* START *

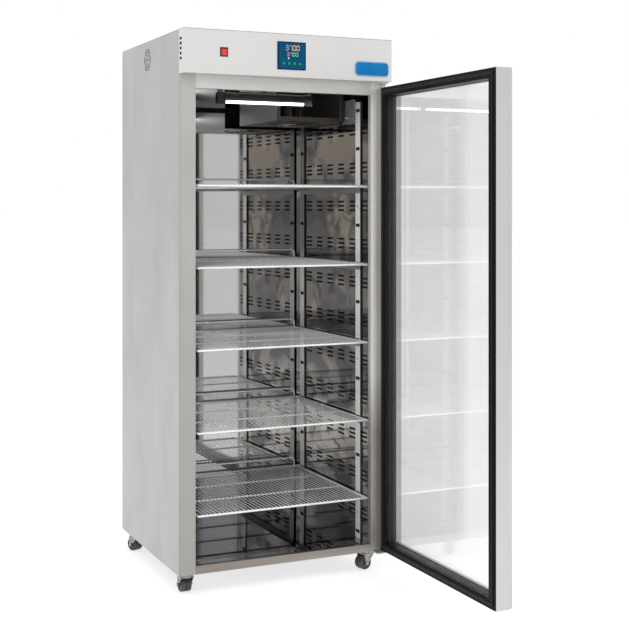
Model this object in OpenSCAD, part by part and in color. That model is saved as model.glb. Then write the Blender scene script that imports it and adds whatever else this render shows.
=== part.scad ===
// Upright warming cabinet on casters, with a glazed door that stands open at a right angle.
// The cabinet is drawn about its own middle: X across, Y from the front frame's face to the back,
// Z up from the floor. Every part is then shifted so that the origin lies on the floor under the
// middle of the whole object with its door open.

/* [Cabinet] */
// Width across the side panels
body_w = 777; // [720:1:860]
// Depth from the front frame's face to the back
body_d = 707; // [660:1:800]
// Height of the body above its casters
body_h = 1836; // [1790:1:1900]
// Thickness of the outer steel sheet
sheet_t = 1.5; // [1:0.1:2]
// Width of the front posts
post_w = 59; // [55:1:70]
// Depth of the folds behind the front frame
fold_d = 22; // [16:1:26]
// Height of the sill under the door opening
sill_h = 28; // [24:1:36]
// Height of the rail above the door opening
head_h = 45; // [38:1:60]

/* [Header] */
// Height of the control header
header_h = 150; // [145:1:165]
// How far the header stands in front of the frame
header_proj = 49; // [42:1:58]
// Length of a vent slot in the header's side
header_vent_l = 22; // [12:1:26]
// Height of a vent slot in the header's side
header_vent_h = 9; // [6:0.5:11]
// Spacing of the vent slots in the header's side
header_vent_pitch = 16.6; // [14:0.2:20]
// Number of vent slots in each side of the header
header_vents = 5; // [3:1:6]
// Distance of the top vent slot below the top
header_vent_drop = 33; // [24:1:40]

/* [Side vent] */
// Diameter of the round vent in each side panel
vent_d = 80; // [60:1:100]
// Width of the vent's arc slots
vent_slot = 4; // [2.5:0.5:5]
// Number of rings of arc slots
vent_rings = 4; // [2:1:4]
// Width of the bridges between the arc slots
vent_bridge = 6; // [4:0.5:9]
// Distance of the vent's middle below the top
vent_drop = 66; // [56:1:80]
// Distance of the vent's middle behind the frame's face
vent_back = 369; // [250:1:450]

/* [Insulated walls] */
// Thickness of the inner lining sheet
liner_t = 1; // [0.8:0.1:1.5]
// Width of the warm air duct behind each slotted wall
duct_d = 10; // [8:0.5:14]
// Thickness of the back wall with its foam
back_wall = 45; // [35:1:60]
// Thickness of the foam above the chamber
top_foam = 37; // [28:1:44]
// Height of the ceiling above the door opening
ceiling_lift = 31; // [24:1:36]
// Joint left between neighbouring foam slabs
foam_gap = 0.5; // [0.3:0.1:1]
// Height of the return air slot in the back lining
return_slot_h = 20; // [14:1:26]
// Distance of the return air slot below the ceiling
return_slot_drop = 63; // [50:1:80]

/* [Slotted walls] */
// Vertical module of the slots and the shelf positions
pitch = 140; // [130:1:150]
// Length of a louvre slot
louvre_l = 52; // [40:1:60]
// Height of a louvre slot
louvre_h = 7; // [5:0.5:9]
// Spacing of the three slots in a group
louvre_step = 16; // [13:0.5:18]
// Spacing of the slot groups front to back
louvre_pitch = 99; // [92:1:104]
// Slots in a group
louvre_stack = 3; // [2:1:3]
// Height of the lowest slot group above the lowest shelf hole
louvre_rise = 71; // [60:1:80]
// Width of the shelf uprights
upright_w = 40; // [34:1:46]
// Depth of the shelf uprights
upright_d = 5.5; // [5:0.5:10]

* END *

> [Task goal]:
Your task is to print the whole listing again exactly.

> [Completed task]:
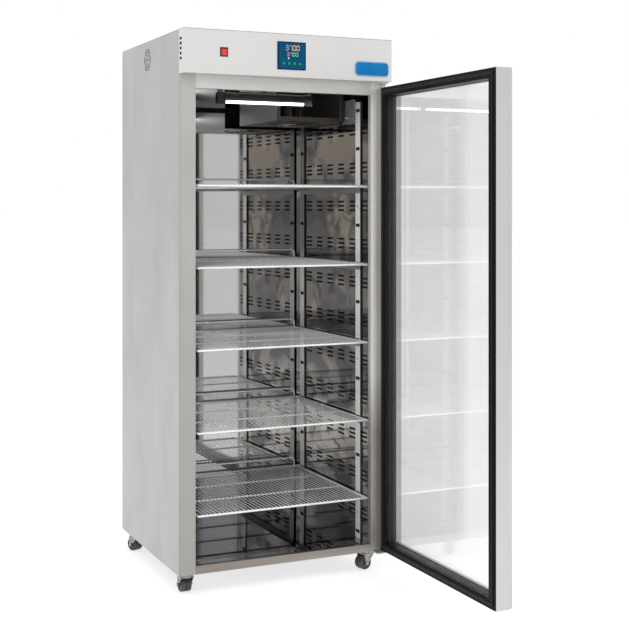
Model this object in OpenSCAD, part by part and in color. That model is saved as model.glb. Then write the Blender scene script that imports it and adds whatever else this render shows.
=== part.scad ===
// Upright warming cabinet on casters, with a glazed door that stands open at a right angle.
// The cabinet is drawn about its own middle: X across, Y from the front frame's face to the back,
// Z up from the floor. Every part is then shifted so that the origin lies on the floor under the
// middle of the whole object with its door open.

/* [Cabinet] */
// Width across the side panels
body_w = 777; // [720:1:860]
// Depth from the front frame's face to the back
body_d = 707; // [660:1:800]
// Height of the body above its casters
body_h = 1836; // [1790:1:1900]
// Thickness of the outer steel sheet
sheet_t = 1.5; // [1:0.1:2]
// Width of the front posts
post_w = 59; // [55:1:70]
// Depth of the folds behind the front frame
fold_d = 22; // [16:1:26]
// Height of the sill under the door opening
sill_h = 28; // [24:1:36]
// Height of the rail above the door opening
head_h = 45; // [38:1:60]

/* [Header] */
// Height of the control header
header_h = 150; // [145:1:165]
// How far the header stands in front of the frame
header_proj = 49; // [42:1:58]
// Length of a vent slot in the header's side
header_vent_l = 22; // [12:1:26]
// Height of a vent slot in the header's side
header_vent_h = 9; // [6:0.5:11]
// Spacing of the vent slots in the header's side
header_vent_pitch = 16.6; // [14:0.2:20]
// Number of vent slots in each side of the header
header_vents = 5; // [3:1:6]
// Distance of the top vent slot below the top
header_vent_drop = 33; // [24:1:40]

/* [Side vent] */
// Diameter of the round vent in each side panel
vent_d = 80; // [60:1:100]
// Width of the vent's arc slots
vent_slot = 4; // [2.5:0.5:5]
// Number of rings of arc slots
vent_rings = 4; // [2:1:4]
// Width of the bridges between the arc slots
vent_bridge = 6; // [4:0.5:9]
// Distance of the vent's middle below the top
vent_drop = 66; // [56:1:80]
// Distance of the vent's middle behind the frame's face
vent_back = 369; // [250:1:450]

/* [Insulated walls] */
// Thickness of the inner lining sheet
liner_t = 1; // [0.8:0.1:1.5]
// Width of the warm air duct behind each slotted wall
duct_d = 10; // [8:0.5:14]
// Thickness of the back wall with its foam
back_wall = 45; // [35:1:60]
// Thickness of the foam above the chamber
top_foam = 37; // [28:1:44]
// Height of the ceiling above the door opening
ceiling_lift = 31; // [24:1:36]
// Joint left between neighbouring foam slabs
foam_gap = 0.5; // [0.3:0.1:1]
// Height of the return air slot in the back lining
return_slot_h = 20; // [14:1:26]
// Distance of the return air slot below the ceiling
return_slot_drop = 63; // [50:1:80]

/* [Slotted walls] */
// Vertical module of the slots and the shelf positions
pitch = 140; // [130:1:150]
// Length of a louvre slot
louvre_l = 52; // [40:1:60]
// Height of a louvre slot
louvre_h = 7; // [5:0.5:9]
// Spacing of the three slots in a group
louvre_step = 16; // [13:0.5:18]
// Spacing of the slot groups front to back
louvre_pitch = 99; // [92:1:104]
// Slots in a group
louvre_stack = 3; // [2:1:3]
// Height of the lowest slot group above the lowest shelf hole
louvre_rise = 71; // [60:1:80]
// Width of the shelf uprights
upright_w = 40; // [34:1:46]
// Depth of the shelf uprights
upright_d = 5.5; // [5:0.5:10]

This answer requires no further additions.